Valandre Blog

Maurice Herzog passes away

 

Today Friday December 14, the news broke out that Maurice Herzog has passed away at the age of 93.

Maurice Herzog - Paris

Maurice may not be as well known to the public as Reinhold Messner, however in the climbing community he was and remains a remarkable pioneer, by climbing the first 8000 peak 03.06.1950 accompanied by Louis Lachenal: The 8091m (26.545ft) high Annapurna 1 located in Nepal.

Maurice Herzog au sommet de l'Annapurna 1950
The Annapurna 1 is considered the most dangerous of the 14 8000m peaks. The north and its original route is not that technical but EXTREMELY avalanche prone.

Annapurna North-West-Face - (c) www.ralf-dujmovits.de

Maurice and Louis organized a full expedition, leaving France to attempt the first 8000m peak and in one season. Up untill then, all attempts to summit a 8000 was using a tactics of expeditions longer than one season.
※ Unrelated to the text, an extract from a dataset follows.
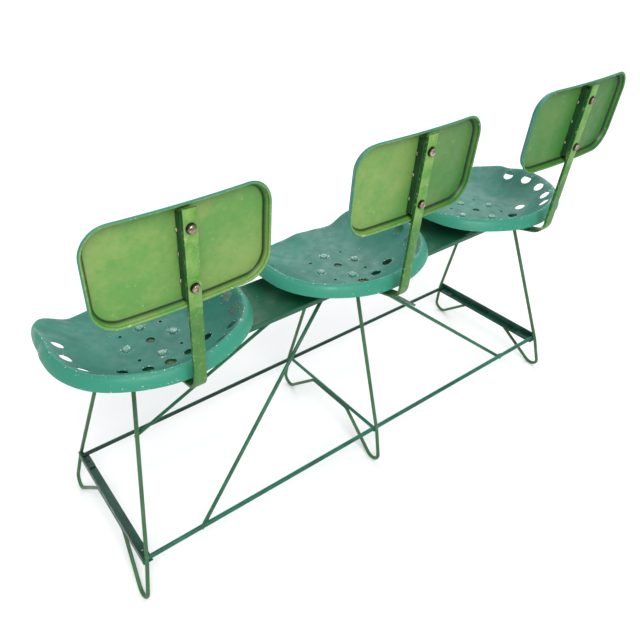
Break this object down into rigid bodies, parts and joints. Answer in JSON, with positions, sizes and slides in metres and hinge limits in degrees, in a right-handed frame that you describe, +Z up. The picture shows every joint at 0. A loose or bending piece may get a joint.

Maurice and Louis introduced the first “short and fast” 8000m peak, and summited to become the first humans on a summit over 8000m.

Conquistadors of the Useless - Louis Lachenal and Lionel Terray After Annapurna North Face Descent 1950
But even more remarkable, Maurice and Louis climbed Annapurna 1 “Non Ox” – a point that has to be underlined.
Alpinism is often learning the lesson the hard way: With no experience with non-ox high altitude climbing, both Maurice and Louis underestimated the combination of extreme cold combined with only little oxygen available to “fuel the fire”. Using too light equipment (booths and gloves) both of the climbers had fingers and toes amputated  urgently in the field, at their return to BC.

True Summit - Lionel Terray carrying Louis Lachenal from airplane on return from Annapurna 1950

In less than a month, the French climbing community have lost to historical icons: Maurice Herzog and Patrick Edlinger (November 16th).

 

Maurice Herzog Patrick Edlinger

Rest in peace!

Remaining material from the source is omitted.